_Records shown:_

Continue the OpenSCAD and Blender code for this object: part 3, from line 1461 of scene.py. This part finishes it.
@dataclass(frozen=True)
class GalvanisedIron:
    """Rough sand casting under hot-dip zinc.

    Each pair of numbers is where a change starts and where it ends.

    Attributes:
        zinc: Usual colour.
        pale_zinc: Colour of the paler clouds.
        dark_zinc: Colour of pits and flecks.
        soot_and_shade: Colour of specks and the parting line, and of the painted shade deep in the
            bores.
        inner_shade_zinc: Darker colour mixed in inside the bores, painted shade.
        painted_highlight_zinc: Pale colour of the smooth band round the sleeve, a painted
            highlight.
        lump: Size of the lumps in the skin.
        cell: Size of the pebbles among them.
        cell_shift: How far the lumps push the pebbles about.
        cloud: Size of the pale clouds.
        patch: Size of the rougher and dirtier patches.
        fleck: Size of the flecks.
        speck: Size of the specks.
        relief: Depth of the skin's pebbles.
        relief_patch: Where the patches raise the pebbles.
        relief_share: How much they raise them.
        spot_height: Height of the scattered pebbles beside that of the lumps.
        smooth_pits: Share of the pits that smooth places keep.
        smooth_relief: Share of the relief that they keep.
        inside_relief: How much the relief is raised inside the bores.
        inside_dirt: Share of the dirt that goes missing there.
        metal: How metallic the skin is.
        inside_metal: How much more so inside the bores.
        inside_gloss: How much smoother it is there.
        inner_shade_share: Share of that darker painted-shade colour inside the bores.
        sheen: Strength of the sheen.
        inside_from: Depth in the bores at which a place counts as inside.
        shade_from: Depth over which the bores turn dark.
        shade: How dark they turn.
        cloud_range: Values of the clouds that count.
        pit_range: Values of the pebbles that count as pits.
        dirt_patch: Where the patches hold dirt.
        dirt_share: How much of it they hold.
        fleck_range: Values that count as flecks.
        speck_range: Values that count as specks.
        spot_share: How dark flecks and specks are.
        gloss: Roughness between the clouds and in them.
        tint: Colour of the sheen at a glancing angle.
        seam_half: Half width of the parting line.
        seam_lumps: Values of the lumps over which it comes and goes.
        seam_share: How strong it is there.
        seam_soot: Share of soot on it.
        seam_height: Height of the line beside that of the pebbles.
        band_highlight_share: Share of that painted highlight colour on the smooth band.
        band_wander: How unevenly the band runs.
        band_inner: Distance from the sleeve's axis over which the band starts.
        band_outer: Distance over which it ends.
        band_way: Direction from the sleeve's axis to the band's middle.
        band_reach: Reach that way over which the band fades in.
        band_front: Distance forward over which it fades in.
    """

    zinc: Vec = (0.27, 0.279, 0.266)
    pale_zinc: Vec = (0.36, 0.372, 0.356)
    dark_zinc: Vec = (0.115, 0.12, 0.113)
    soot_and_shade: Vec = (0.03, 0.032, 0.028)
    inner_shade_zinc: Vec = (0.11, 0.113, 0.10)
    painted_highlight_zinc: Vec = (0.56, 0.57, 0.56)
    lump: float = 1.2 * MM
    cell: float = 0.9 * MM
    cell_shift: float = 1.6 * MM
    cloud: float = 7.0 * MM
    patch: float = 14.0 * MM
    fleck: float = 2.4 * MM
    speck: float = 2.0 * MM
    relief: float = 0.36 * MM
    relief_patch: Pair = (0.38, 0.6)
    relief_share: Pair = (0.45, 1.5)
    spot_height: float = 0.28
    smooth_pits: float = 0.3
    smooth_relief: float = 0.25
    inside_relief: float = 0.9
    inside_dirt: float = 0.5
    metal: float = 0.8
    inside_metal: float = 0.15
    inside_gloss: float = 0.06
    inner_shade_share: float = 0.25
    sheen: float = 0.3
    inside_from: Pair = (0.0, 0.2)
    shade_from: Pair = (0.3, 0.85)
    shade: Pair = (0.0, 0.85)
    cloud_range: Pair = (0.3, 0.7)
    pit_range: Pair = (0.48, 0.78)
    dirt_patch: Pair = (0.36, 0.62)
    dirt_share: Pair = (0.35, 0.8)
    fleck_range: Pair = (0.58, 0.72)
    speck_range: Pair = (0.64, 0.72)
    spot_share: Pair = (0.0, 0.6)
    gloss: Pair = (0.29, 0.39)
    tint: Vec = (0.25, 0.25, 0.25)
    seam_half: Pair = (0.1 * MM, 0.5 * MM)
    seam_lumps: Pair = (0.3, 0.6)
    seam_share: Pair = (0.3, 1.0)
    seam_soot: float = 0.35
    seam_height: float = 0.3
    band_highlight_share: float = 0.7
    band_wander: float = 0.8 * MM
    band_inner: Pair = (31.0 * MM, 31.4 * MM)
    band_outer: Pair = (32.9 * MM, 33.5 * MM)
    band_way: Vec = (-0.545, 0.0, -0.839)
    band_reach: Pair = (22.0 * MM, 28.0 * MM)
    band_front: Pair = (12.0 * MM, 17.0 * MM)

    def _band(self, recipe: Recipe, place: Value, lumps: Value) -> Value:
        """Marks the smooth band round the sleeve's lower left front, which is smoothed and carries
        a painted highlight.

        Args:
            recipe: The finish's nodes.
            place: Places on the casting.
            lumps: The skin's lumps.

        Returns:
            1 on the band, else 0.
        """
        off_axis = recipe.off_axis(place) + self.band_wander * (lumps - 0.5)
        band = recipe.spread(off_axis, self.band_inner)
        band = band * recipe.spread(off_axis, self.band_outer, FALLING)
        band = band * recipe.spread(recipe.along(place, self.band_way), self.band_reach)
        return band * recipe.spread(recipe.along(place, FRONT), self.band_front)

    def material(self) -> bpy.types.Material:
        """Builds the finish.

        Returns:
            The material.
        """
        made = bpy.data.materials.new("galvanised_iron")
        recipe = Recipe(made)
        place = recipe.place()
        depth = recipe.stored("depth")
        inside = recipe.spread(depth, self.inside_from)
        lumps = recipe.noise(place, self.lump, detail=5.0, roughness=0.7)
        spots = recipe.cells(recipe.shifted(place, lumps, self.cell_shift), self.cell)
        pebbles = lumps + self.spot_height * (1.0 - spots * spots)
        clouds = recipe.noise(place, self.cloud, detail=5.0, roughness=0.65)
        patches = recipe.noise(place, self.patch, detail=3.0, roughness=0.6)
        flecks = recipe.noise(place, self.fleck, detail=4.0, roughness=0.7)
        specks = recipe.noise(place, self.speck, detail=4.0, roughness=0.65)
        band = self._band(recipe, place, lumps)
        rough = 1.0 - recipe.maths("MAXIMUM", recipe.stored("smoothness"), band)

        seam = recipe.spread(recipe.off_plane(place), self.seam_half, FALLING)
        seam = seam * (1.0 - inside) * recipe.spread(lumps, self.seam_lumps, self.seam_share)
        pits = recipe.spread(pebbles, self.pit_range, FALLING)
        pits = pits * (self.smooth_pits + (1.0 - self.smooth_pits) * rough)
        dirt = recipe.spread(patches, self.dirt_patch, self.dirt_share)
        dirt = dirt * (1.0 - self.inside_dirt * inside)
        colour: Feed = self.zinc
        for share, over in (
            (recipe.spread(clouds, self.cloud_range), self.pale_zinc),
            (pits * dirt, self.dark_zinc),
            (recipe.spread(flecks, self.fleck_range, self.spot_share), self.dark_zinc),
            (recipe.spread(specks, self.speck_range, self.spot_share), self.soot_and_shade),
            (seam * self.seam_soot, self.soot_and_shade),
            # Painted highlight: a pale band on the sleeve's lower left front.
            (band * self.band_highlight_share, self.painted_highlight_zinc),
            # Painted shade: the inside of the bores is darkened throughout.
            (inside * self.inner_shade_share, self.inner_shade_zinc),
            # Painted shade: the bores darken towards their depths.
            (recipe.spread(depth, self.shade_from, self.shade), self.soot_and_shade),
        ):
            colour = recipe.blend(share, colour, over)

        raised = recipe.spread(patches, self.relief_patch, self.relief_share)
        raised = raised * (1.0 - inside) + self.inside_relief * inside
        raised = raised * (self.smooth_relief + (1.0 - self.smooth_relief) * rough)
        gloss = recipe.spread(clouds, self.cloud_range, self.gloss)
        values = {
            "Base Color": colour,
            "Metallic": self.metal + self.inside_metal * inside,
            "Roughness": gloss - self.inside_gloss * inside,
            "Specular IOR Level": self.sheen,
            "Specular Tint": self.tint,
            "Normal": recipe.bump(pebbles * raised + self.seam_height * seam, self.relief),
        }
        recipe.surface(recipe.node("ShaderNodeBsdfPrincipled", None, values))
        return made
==
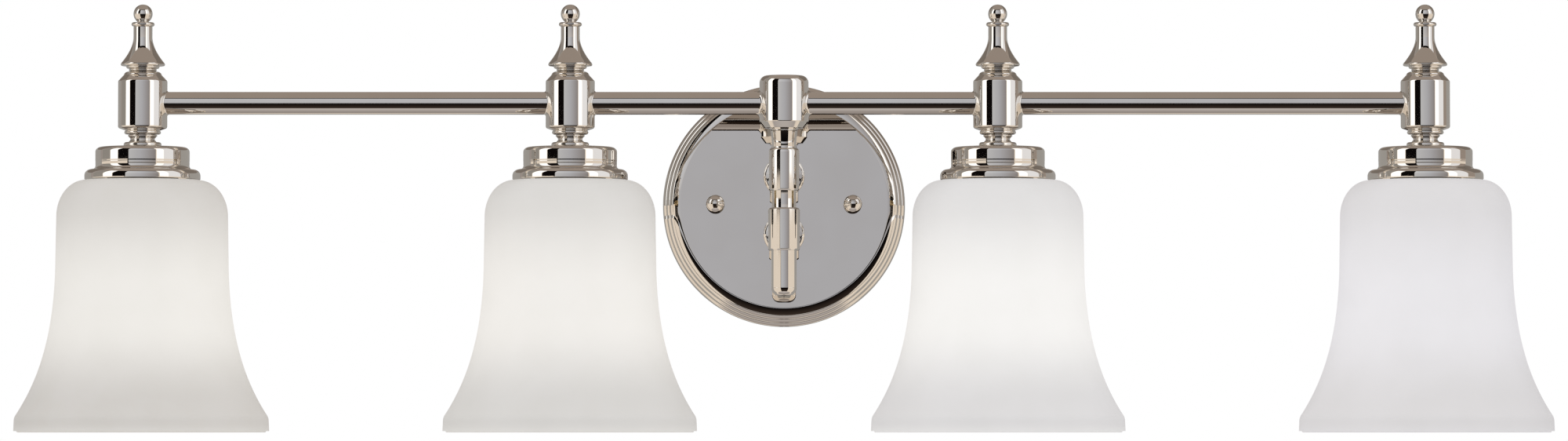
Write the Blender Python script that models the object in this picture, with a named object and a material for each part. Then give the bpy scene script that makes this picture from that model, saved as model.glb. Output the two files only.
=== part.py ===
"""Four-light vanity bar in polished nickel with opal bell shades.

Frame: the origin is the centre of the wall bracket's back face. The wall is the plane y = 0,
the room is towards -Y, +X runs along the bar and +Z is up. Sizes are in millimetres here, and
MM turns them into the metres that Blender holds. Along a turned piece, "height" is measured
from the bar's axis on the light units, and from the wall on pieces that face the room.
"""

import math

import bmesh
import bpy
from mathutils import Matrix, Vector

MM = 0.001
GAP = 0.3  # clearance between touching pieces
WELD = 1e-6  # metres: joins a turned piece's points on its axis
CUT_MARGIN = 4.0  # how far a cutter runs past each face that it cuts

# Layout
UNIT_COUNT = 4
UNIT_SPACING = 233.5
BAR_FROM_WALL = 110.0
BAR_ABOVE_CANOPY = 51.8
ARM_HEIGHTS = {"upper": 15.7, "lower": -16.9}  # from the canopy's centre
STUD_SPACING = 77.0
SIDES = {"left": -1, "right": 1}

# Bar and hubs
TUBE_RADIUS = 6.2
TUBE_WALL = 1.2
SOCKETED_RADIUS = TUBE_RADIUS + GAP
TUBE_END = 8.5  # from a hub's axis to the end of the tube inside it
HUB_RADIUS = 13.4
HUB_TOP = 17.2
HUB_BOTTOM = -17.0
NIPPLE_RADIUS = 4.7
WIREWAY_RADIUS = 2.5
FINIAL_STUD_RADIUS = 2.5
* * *
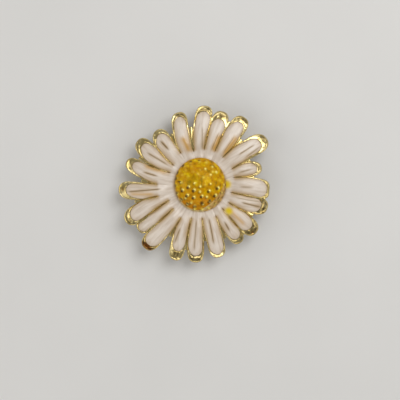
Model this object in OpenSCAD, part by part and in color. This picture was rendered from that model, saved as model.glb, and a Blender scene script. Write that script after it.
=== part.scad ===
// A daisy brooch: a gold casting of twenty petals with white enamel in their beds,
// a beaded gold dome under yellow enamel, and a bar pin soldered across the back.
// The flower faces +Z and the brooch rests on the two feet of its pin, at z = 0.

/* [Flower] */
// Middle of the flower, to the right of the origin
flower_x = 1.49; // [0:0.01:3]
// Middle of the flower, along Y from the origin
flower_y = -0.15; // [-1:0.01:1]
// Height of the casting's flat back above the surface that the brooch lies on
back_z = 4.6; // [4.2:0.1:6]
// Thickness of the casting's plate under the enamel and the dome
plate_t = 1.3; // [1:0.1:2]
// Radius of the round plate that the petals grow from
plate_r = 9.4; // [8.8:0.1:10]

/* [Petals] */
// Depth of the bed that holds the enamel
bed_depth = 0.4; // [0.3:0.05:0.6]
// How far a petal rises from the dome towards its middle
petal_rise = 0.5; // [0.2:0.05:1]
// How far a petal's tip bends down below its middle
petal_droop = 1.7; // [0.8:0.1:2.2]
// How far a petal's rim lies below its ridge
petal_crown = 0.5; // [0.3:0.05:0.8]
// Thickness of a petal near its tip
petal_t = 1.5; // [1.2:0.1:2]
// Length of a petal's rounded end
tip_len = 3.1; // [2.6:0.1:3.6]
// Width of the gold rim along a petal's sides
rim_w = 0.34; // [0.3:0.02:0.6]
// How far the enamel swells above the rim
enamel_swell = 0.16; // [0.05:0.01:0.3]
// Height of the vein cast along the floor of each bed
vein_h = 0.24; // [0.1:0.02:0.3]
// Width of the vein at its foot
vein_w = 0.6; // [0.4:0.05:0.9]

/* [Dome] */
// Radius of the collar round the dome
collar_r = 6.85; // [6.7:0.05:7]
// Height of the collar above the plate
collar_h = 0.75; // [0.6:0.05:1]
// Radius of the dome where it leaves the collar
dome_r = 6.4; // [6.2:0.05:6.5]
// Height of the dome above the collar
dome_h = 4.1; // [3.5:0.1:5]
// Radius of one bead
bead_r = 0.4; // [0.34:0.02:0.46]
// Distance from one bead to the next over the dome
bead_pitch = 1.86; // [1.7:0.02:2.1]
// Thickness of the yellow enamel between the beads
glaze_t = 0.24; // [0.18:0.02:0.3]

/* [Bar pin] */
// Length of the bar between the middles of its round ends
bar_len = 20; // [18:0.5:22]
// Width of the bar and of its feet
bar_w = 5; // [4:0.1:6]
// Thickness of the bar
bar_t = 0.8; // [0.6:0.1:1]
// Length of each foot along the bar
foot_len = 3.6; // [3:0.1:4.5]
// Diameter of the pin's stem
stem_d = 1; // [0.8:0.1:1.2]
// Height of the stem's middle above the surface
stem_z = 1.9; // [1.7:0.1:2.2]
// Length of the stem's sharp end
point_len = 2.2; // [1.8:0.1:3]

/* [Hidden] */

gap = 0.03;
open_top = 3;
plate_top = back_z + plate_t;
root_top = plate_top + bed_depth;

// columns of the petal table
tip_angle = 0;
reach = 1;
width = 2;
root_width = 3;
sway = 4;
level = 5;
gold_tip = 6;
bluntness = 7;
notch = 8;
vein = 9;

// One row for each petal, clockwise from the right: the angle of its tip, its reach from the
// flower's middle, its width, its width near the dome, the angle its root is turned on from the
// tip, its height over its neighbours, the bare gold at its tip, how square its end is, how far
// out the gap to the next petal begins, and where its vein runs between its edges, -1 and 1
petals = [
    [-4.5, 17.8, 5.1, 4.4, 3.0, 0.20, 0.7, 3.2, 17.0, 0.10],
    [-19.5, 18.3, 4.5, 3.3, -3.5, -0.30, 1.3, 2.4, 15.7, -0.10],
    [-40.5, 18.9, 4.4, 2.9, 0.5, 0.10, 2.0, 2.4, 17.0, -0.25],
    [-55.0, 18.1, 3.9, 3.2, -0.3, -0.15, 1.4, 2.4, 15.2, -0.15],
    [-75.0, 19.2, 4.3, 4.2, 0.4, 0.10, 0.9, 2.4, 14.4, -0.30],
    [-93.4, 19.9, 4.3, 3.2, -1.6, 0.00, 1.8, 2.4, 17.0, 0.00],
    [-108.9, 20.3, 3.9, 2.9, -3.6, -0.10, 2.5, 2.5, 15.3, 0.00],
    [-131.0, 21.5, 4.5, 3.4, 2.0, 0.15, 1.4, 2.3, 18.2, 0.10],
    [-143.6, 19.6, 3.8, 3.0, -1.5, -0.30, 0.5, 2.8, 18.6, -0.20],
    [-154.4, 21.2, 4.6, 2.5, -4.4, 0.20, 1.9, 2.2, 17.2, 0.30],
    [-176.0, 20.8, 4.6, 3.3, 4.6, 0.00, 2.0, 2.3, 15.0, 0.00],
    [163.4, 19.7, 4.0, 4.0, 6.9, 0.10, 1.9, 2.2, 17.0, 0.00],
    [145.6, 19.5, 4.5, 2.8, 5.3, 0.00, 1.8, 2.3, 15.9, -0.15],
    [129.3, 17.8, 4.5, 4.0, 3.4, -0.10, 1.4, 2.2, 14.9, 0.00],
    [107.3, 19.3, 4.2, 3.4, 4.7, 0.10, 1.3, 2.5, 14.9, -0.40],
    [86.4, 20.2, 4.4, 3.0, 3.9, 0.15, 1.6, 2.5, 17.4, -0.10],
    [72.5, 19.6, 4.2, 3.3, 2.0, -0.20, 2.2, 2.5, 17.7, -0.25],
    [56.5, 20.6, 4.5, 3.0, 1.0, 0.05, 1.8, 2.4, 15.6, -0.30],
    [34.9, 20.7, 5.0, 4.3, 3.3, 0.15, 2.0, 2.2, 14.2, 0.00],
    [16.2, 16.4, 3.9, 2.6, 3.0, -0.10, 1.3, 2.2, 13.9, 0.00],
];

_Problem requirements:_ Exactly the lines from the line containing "Write the Blender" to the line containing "opal bell shades.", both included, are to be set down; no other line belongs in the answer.

_Solution:_
Write the Blender Python script that models the object in this picture, with a named object and a material for each part. Then give the bpy scene script that makes this picture from that model, saved as model.glb. Output the two files only.
=== part.py ===
"""Four-light vanity bar in polished nickel with opal bell shades.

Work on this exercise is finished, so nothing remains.